◆ **Collected data**:
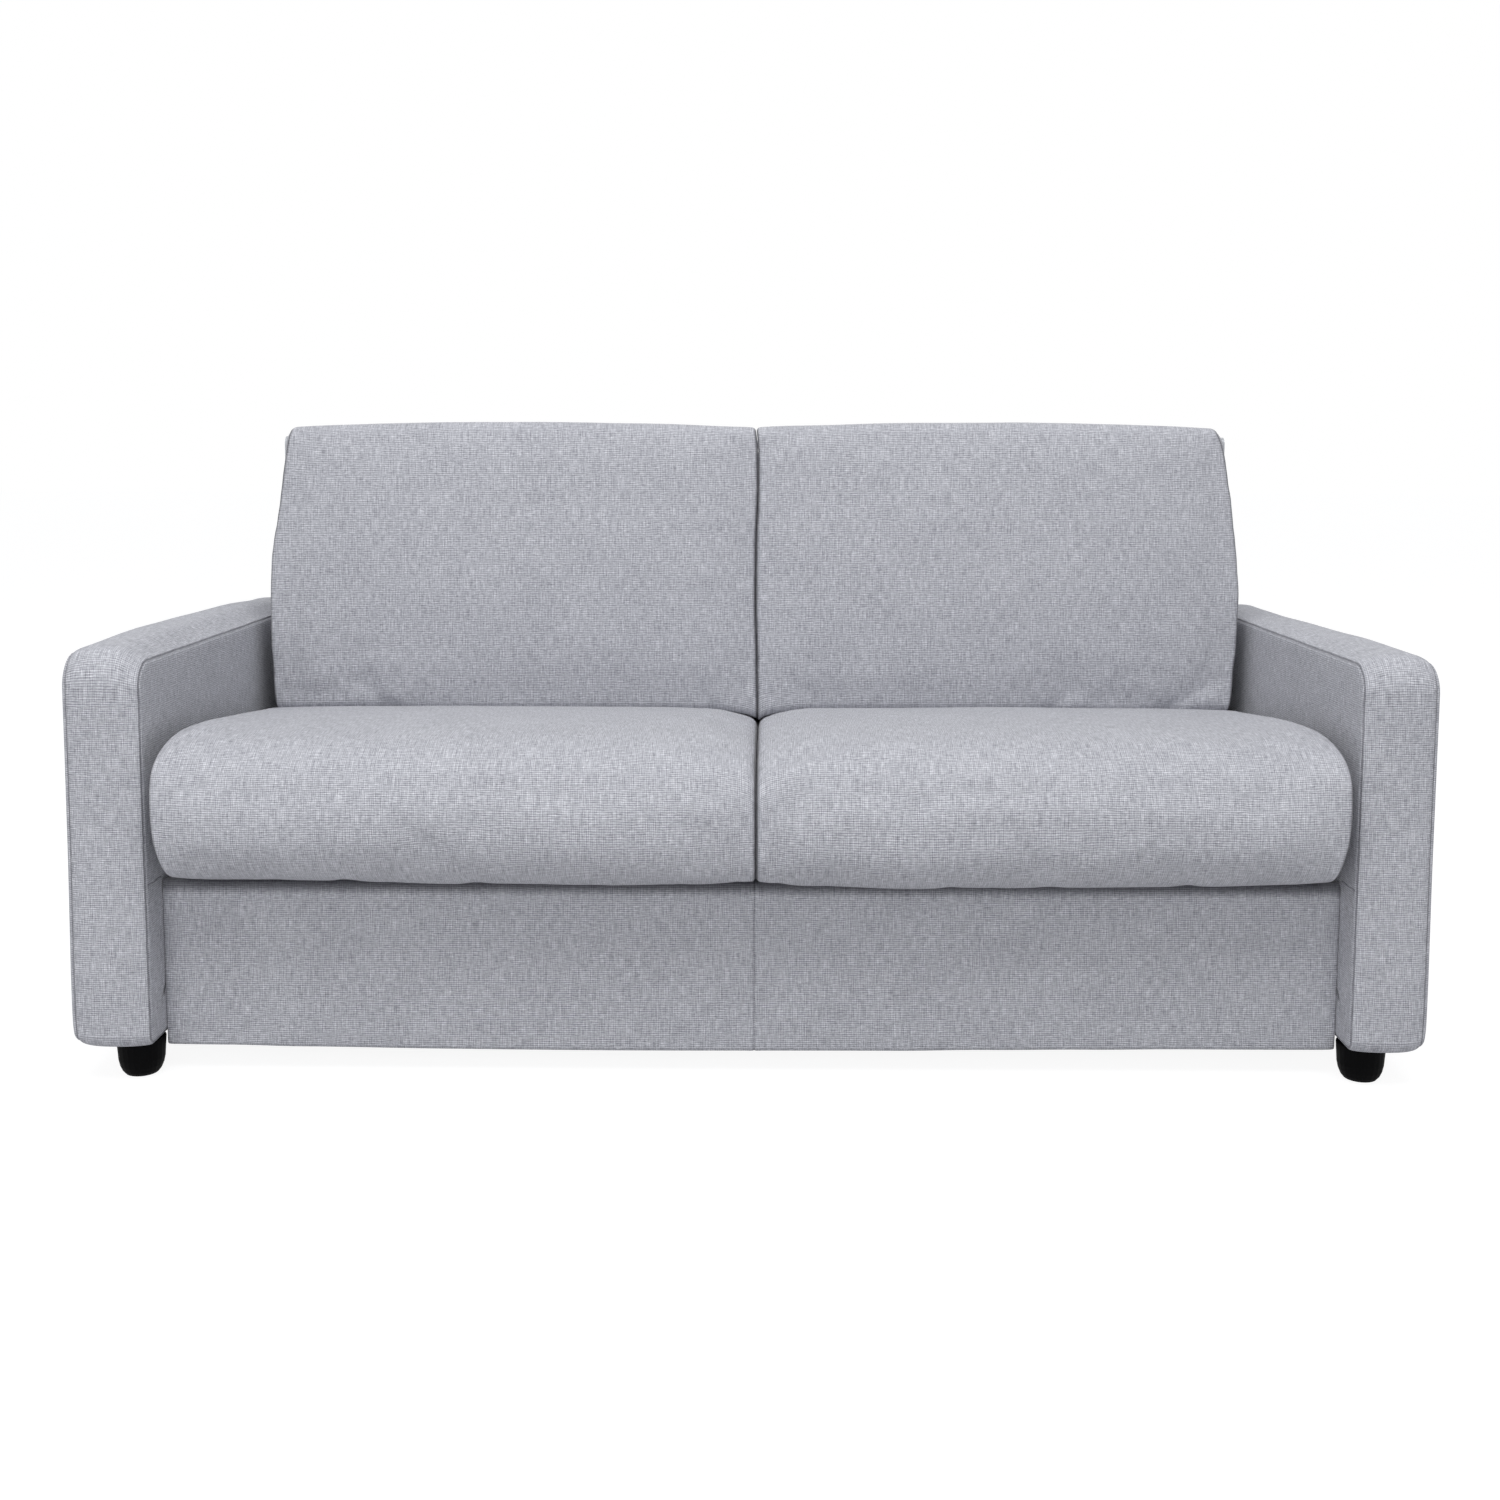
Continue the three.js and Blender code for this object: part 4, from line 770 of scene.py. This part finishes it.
def back_shape(side):
    def shape(p, n):
        x, y, z = p
        across = share_across(x, side, BACK_MIDDLE)
        crown = 4 * across * (1 - across)
        up = min(1.0, max(0.0, (z - BACK_FOOT) / 0.50))
        z += (BACK_CROWN * crown + BACK_UNEVEN_TOP * rumple((x, y, 0.9), 0.10, 7)) * smooth(0.82, 0.97, z)
        front = smooth(0.26, 0.16, y)
        belly = BACK_BELLY * math.sin(math.pi * up) * crown ** 0.5
        y -= (belly + BACK_UNEVEN_FRONT * rumple((x, 0, z), 0.15, 8)) * front
        crease = bump_at(across, 0.80, 0.16) * smooth(0.60, 0.49, z)
        y += BACK_CREASE * crease * front * math.sin(118 * z + 14 * across + 2 * side)
        low_front = front * smooth(0.545, 0.49, z)
        for place, width, lean in BACK_PINCHES:
            off = x - place - lean * (z - 0.475)
            fold = BACK_PINCH * bump_at(off, 0, width)
            ridge = BACK_RIDGE * bump_at(off, 2.2 * width, width)
            y += low_front * (fold - ridge)
        z -= seat_dip(x) * smooth(0.55, 0.48, z)
        outer = smooth(0.50, 1.0, across) ** 1.5
        behind = smooth(0.14, 0.26, y) * smooth(0.978, 0.948, z)
        x -= side * outer * along_table(z, BACK_DRAWN_IN[side]) * (1 - 0.85 * behind)
        x += smooth(0.25, 0.0, across) * along_table(z, BACK_GAP)
        return Vector((x, y, z))
    return shape


def put_cushions(kind, outline, middle, edge, make_shape, body, held):
    points = even(outline, OUTLINE_STEP)
    for side, word in SIDES:
        inner, outer = middle + side * CUSHION_GAP, side * CUSHION_END
        piece = cushion(f"{kind}_cushion_cover_{word}", points, inner, outer, edge, make_shape(side))
        settle(piece, held)
        piece.data.materials.append(FABRIC)
        add_subdivision(piece)
        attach(piece, body)
        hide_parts(f"{kind}_cushion_{word}")


def seat_held(p):
    """Held where it rests, at the rear, and at both ends."""
    rest = smooth(0.315, 0.300, p.z) * smooth(-0.40, -0.36, p.y)
    ends = smooth(0.030, 0.010, abs(p.x - SEAT_MIDDLE)) + smooth(0.828, 0.844, abs(p.x))
    return min(1.0, rest + smooth(0.05, 0.12, p.y) + ends)


def back_held(p):
    """Held where it rests against the bed, along its foot, and at both ends."""
    ends = smooth(0.030, 0.010, abs(p.x - BACK_MIDDLE)) + smooth(0.790, 0.810, abs(p.x))
    return min(1.0, smooth(0.24, 0.28, p.y) + smooth(0.52, 0.485, p.z) + smooth(0.94, 0.965, p.z) + ends)


put_cushions("seat", curve_through(SEAT_OUTLINE), SEAT_MIDDLE, seat_edge, seat_shape,
             "seat_section", seat_held)
put_cushions("back", rounded_outline(BACK_OUTLINE, BACK_RADII, 0.004), BACK_MIDDLE, back_edge, back_shape,
             "back_section", back_held)

# ---------------------------------------------------------------- panels

PANEL_HALF = 0.8747
# radii of a panel's side view: front foot, rear foot, rear top, front top
PANEL_RADII = [0.007, 0.004, 0.003, 0.008]
PANEL_COLUMNS = 110
# columns close together at a panel's ends and beside its seam
PANEL_EDGE_STEPS = [0.0, 0.0015, 0.004, 0.009]
PANEL_END_ZONE = 0.018
SEAM_STEPS = [-0.012, -0.007, -0.0036, -0.0018, -0.0007, 0.0, 0.0007, 0.0018, 0.0036, 0.007, 0.012]
# depth of the upright seam, of the swell beside it, of the fall at both ends, and how uneven the face is
SEAM_DEPTH, SEAM_SWELL, PANEL_END_FALL = 0.0022, 0.0008, 0.0035
PANEL_UNEVEN, PANEL_FOOT_WAVE = 0.0012, 0.0010
# how far the front panel's lower edge hangs down, by place along X
PANEL_DROP = [(-0.87, 0.002), (-0.79, 0.003), (-0.67, 0.0055), (-0.475, 0.007), (0.22, 0.008), (0.36, 0.0056),
              (0.50, 0.0035), (0.65, 0.0015), (0.87, 0.002)]


def panel_columns(seam_x):
    """Places along X where a panel's outline is set."""
    reach = PANEL_HALF - PANEL_END_ZONE
    xs = [lerp(-reach, reach, k / PANEL_COLUMNS) for k in range(PANEL_COLUMNS + 1)]
    xs = [x for x in xs if abs(x - seam_x) > PANEL_END_ZONE]
    xs += [seam_x + d for d in SEAM_STEPS]
    xs += [-PANEL_HALF + d for d in PANEL_EDGE_STEPS] + [PANEL_HALF - d for d in PANEL_EDGE_STEPS]
    return sorted(xs)


def panel(name, y_face, y_back, z0, z1, seam_x, facing, painted_shadow_and_hang):
    """A padded panel cover with an upright seam, darkened along it by painted shade. With the last argument
    at 1, a shadow is painted along its top, where the seat cushions' nose overhangs it, and its foot hangs.
    """
    outline = rounded_outline([(y_face, z0), (y_back, z0), (y_back, z1), (y_face, z1)], PANEL_RADII, 0.002)
    outline = resample(outline, OUTLINE_STEP)
    rings, painted_shade = [], []
    for x in panel_columns(seam_x):
        edge = PANEL_HALF - abs(x)
        off = x - seam_x
        beside = bump_at(off, 0.006, 0.004) + bump_at(off, -0.006, 0.004)
        sunk = SEAM_DEPTH * bump_at(off, 0, 0.0012) - SEAM_SWELL * beside
        sunk += PANEL_END_FALL * math.exp(-edge / 0.004)
        wave = PANEL_FOOT_WAVE * math.sin(x * 7)
        ring = []
        for p in outline:
            share = abs(p.x - y_back) / abs(y_face - y_back)
            soft = PANEL_UNEVEN * rumple((x, 0, p.y), 0.12, 9) * share * smooth(z0, z0 + 0.03, p.y)
            low = smooth(z0 + 0.02, z0, p.y)
            hang = painted_shadow_and_hang * along_table(x, PANEL_DROP) * smooth(z0 + 0.12, z0, p.y)
            ring.append(Vector((x, p.x - facing * (sunk * share + soft), p.y + wave * low - hang)))
        rings.append(ring)
        # painted shade in the upright seam, and with the last argument at 1 a painted shadow along the top
        # under the seat cushions' nose
        line = 0.25 * bump_at(off, 0, 0.0011)
        painted_shade.append([line + 0.9 * painted_shadow_and_hang * smooth(z1 - 0.022, z1 - 0.007, p.y) for p in outline])
    mappings = {"body": round_the_outline(arc_lengths(outline))}
    obj = loop_mesh(name, rings, ["body"] * (len(rings) - 1), mappings, painted_shade)
    obj.data.materials.append(FABRIC)
    return obj


# face, back, foot and top of each panel, place of its seam, the way it faces, and whether a shadow is painted
# along its top and its foot hangs
for name, node, args in (
    ("front_panel_upholstery", "front_panel_cover", (-0.371, -0.3478, 0.041, 0.2925, 0.0073, -1, 1)),
    ("rear_panel_upholstery", "rear_panel_cover", (0.465, 0.4418, 0.045, 0.880, 0.0, 1, 0)),
):
    piece = panel(name, *args)
    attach(piece, "sofa_base")
    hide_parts(node)

# ---------------------------------------------------------------- mattress

# size of the quilted squares, depth of their lines, and radius of the mattress's edges
QUILT = 0.118
QUILT_DEPTH = 0.0070
MATTRESS_ROUND = 0.020
TAPE_ROUND, TAPE_THICK = 0.016, 0.0034


def quilt_shape(low, high, thin):
    """Sewn channels that sink into both broad faces in squares."""
    middle = (low + high) / 2
    long = 3 - thin

    def shape(p, n):
        q = Vector(p)
        inside = [q.x - low[0], high[0] - q.x, q[long] - low[long], high[long] - q[long]]
        edge = smooth(0.012, 0.030, min(inside))
        face = smooth(0.6, 0.95, abs((n.x, n.y)[thin - 1]))
        lines = 0.0
        for value, centre in ((q.x, middle[0]), (q[long], middle[long])):
            off = (value - centre) / QUILT
            lines = max(lines, bump_at(off - round(off), 0, 0.10))
        q[thin] -= math.copysign(1, q[thin] - middle[thin]) * QUILT_DEPTH * lines * edge * face
        return q
    return shape


def mattress_edge(p, n):
    return MATTRESS_ROUND, MATTRESS_ROUND


def mattress(name, body, node):
    low, high = (Vector(corner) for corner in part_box(node))
    size = high - low
    thin = 1 if size.y < size.z else 2
    corners = [(low.y, low.z), (high.y, low.z), (high.y, high.z), (low.y, high.z)]
    outline = even(rounded_outline(corners, [MATTRESS_ROUND] * 4, 0.004), OUTLINE_STEP)
    obj = cushion(name, outline, low.x, high.x, mattress_edge, quilt_shape(low, high, thin), 0.015)
    obj.data.materials.append(TICKING)
    add_subdivision(obj)
    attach(obj, body)
    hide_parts(node)
    mattress_tapes(name, body, low, high, thin)


def mattress_tapes(name, body, low, high, thin):
    """The sewn tape along the edge of both broad faces, inside the mattress's own box."""
    long = 3 - thin
    inset = MATTRESS_ROUND * 0.30
    for word, level in (("lower", low[thin] + inset), ("upper", high[thin] - inset)):
        corners = [(low.x + inset, low[long] + inset), (high.x - inset, low[long] + inset),
                   (high.x - inset, high[long] - inset), (low.x + inset, high[long] - inset)]
        loop = resample(rounded_outline(corners, [TAPE_ROUND] * 4, 0.004), 0.02)
        points = []
        for q in loop:
            p = Vector((q.x, 0, 0))
            p[long], p[thin] = q.y, level
            points.append(p)
        obj = tube(f"{name}_tape_{word}", points, TAPE_THICK, closed=True)
        obj.data.materials.append(TAPE)
        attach(obj, body)


mattress("mattress_head_part", "head_section", "head_mattress")
mattress("mattress_middle_part", "seat_section", "middle_mattress")
mattress("mattress_foot_part", "back_section", "foot_mattress")

# ---------------------------------------------------------------- carried nodes

# finish of the nodes whose name holds each word, first match first. All others are painted steel
FINISHES = (
    ("arm_frame", TIMBER), ("panel_board", LINING_AND_GAP_SHADE), ("board", TIMBER), ("leg_pad", RUBBER),
    ("buffer", RUBBER), ("pin", PIN_STEEL), ("foot_left", FOOT_PLASTIC), ("foot_right", FOOT_PLASTIC),
)


def finish_for(name):
    return next((material for key, material in FINISHES if key in name), TUBE_PAINT)


for name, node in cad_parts.items():
    if not node.hide_render:
        node.data.materials.clear()
        node.data.materials.append(finish_for(name))

# ---------------------------------------------------------------- stage


def white_rays(tree):
    """1 for the rays that should see the white background."""
    rays = tree.nodes.new("ShaderNodeLightPath")
    seen = rays.outputs["Is Camera Ray"]
    for key in ("Is Glossy Ray", "Is Transmission Ray"):
        either = tree.nodes.new("ShaderNodeMath")
        either.operation = "MAXIMUM"
        tree.links.new(seen, either.inputs[0])
        tree.links.new(rays.outputs[key], either.inputs[1])
        seen = either.outputs[0]
    return seen


# share of plain white in what the camera sees of the floor, and its strength
FLOOR_WHITE_SHARE = 0.70
FLOOR_WHITE = 1.30
FLOOR_TONE = (0.56, 0.56, 0.57, 1)
FLOOR_REACH = 30
WORLD_TONE = (0.97, 0.98, 1.0, 1)
WORLD_LIGHT = 0.47
WHITE = (1, 1, 1, 1)


def stage_material():
    n = Nodes("studio_floor")
    n.shader.inputs["Base Color"].default_value = FLOOR_TONE
    n.shader.inputs["Roughness"].default_value = 0.9
    n.shader.inputs["Specular IOR Level"].default_value = 0.1
    white = n.new("ShaderNodeEmission")
    white.inputs["Color"].default_value = WHITE
    white.inputs["Strength"].default_value = FLOOR_WHITE
    mix = n.new("ShaderNodeMixShader")
    n.link(n.math("MULTIPLY", white_rays(n.tree), FLOOR_WHITE_SHARE), mix.inputs[0])
    n.link(n.shader.outputs[0], mix.inputs[1])
    n.link(white.outputs[0], mix.inputs[2])
    n.link(mix.outputs[0], n.out.inputs[0])
    return n.material


floor_corners = [(x * FLOOR_REACH, y * FLOOR_REACH, 0) for x, y in ((-1, -1), (1, -1), (1, 1), (-1, 1))]
floor = make_object("studio_floor_plane", floor_corners, [(0, 1, 2, 3)])
floor.data.materials.append(stage_material())

world = bpy.data.worlds.new("studio")
bpy.context.scene.world = world
world.use_nodes = True
tree = world.node_tree
tree.nodes.clear()
out = tree.nodes.new("ShaderNodeOutputWorld")
soft = tree.nodes.new("ShaderNodeBackground")
soft.inputs[0].default_value = WORLD_TONE
soft.inputs[1].default_value = WORLD_LIGHT
white = tree.nodes.new("ShaderNodeBackground")
white.inputs[0].default_value = WHITE
white.inputs[1].default_value = 1.0
mix = tree.nodes.new("ShaderNodeMixShader")
tree.links.new(white_rays(tree), mix.inputs[0])
tree.links.new(soft.outputs[0], mix.inputs[1])
tree.links.new(white.outputs[0], mix.inputs[2])
tree.links.new(mix.outputs[0], out.inputs[0])


def area_light(name, place, target, size, power):
    data = bpy.data.lights.new(name, "AREA")
    data.shape = "RECTANGLE"
    data.size, data.size_y = size
    data.energy = power
    light = bpy.data.objects.new(name, data)
    light.location = place
    light.rotation_mode = "QUATERNION"
    light.rotation_quaternion = (Vector(target) - Vector(place)).to_track_quat("-Z", "Y")
    bpy.context.collection.objects.link(light)


area_light("front", (-1.2, -4.3, 2.0), (0, 0, 0.45), (4.0, 1.3), 53)
area_light("overhead", (0, -2.4, 5.4), (0, -0.1, 0.45), (4.2, 2.6), 188)
area_light("rear", (0.4, 3.8, 2.2), (0, 0, 0.45), (2.6, 1.8), 22)

# the photograph's camera: focal length and width in its pixels, place, and turns about Z, X and its own axis
PHOTO_FOCAL, PHOTO_WIDTH = 1708.5, 1500
SENSOR_WIDTH = 36
CAMERA_SHIFT = -0.0845
CAMERA_PLACE = (0.0223, -2.8503, 0.9398)
CAMERA_PAN, CAMERA_DOWN, CAMERA_ROLL = 0.009, 0.1047, 0.0017

camera_data = bpy.data.cameras.new("photo_view")
camera = bpy.data.objects.new("photo_view", camera_data)
bpy.context.collection.objects.link(camera)
bpy.context.scene.camera = camera
camera_data.sensor_fit = "HORIZONTAL"
camera_data.sensor_width = SENSOR_WIDTH
camera_data.lens = PHOTO_FOCAL / PHOTO_WIDTH * SENSOR_WIDTH
camera_data.shift_y = CAMERA_SHIFT
camera_data.clip_start, camera_data.clip_end = 0.05, 100
pan = Matrix.Rotation(CAMERA_PAN, 4, "Z")
tilt = Matrix.Rotation(math.pi / 2 - CAMERA_DOWN, 4, "X")
roll = Matrix.Rotation(CAMERA_ROLL, 4, "Z")
camera.matrix_world = Matrix.Translation(CAMERA_PLACE) @ pan @ tilt @ roll

bpy.context.scene.view_settings.view_transform = "Standard"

◆ **Aim**: Give back, word for word, only the lines above from the line holding "attach(piece, body)" to the line holding "return min(1.0, smooth(0.24, 0.28, p.y)", both included.

◆ **Exercise solution**:
        attach(piece, body)
        hide_parts(f"{kind}_cushion_{word}")


def seat_held(p):
    """Held where it rests, at the rear, and at both ends."""
    rest = smooth(0.315, 0.300, p.z) * smooth(-0.40, -0.36, p.y)
    ends = smooth(0.030, 0.010, abs(p.x - SEAT_MIDDLE)) + smooth(0.828, 0.844, abs(p.x))
    return min(1.0, rest + smooth(0.05, 0.12, p.y) + ends)


def back_held(p):
    """Held where it rests against the bed, along its foot, and at both ends."""
    ends = smooth(0.030, 0.010, abs(p.x - BACK_MIDDLE)) + smooth(0.790, 0.810, abs(p.x))
    return min(1.0, smooth(0.24, 0.28, p.y) + smooth(0.52, 0.485, p.z) + smooth(0.94, 0.965, p.z) + ends)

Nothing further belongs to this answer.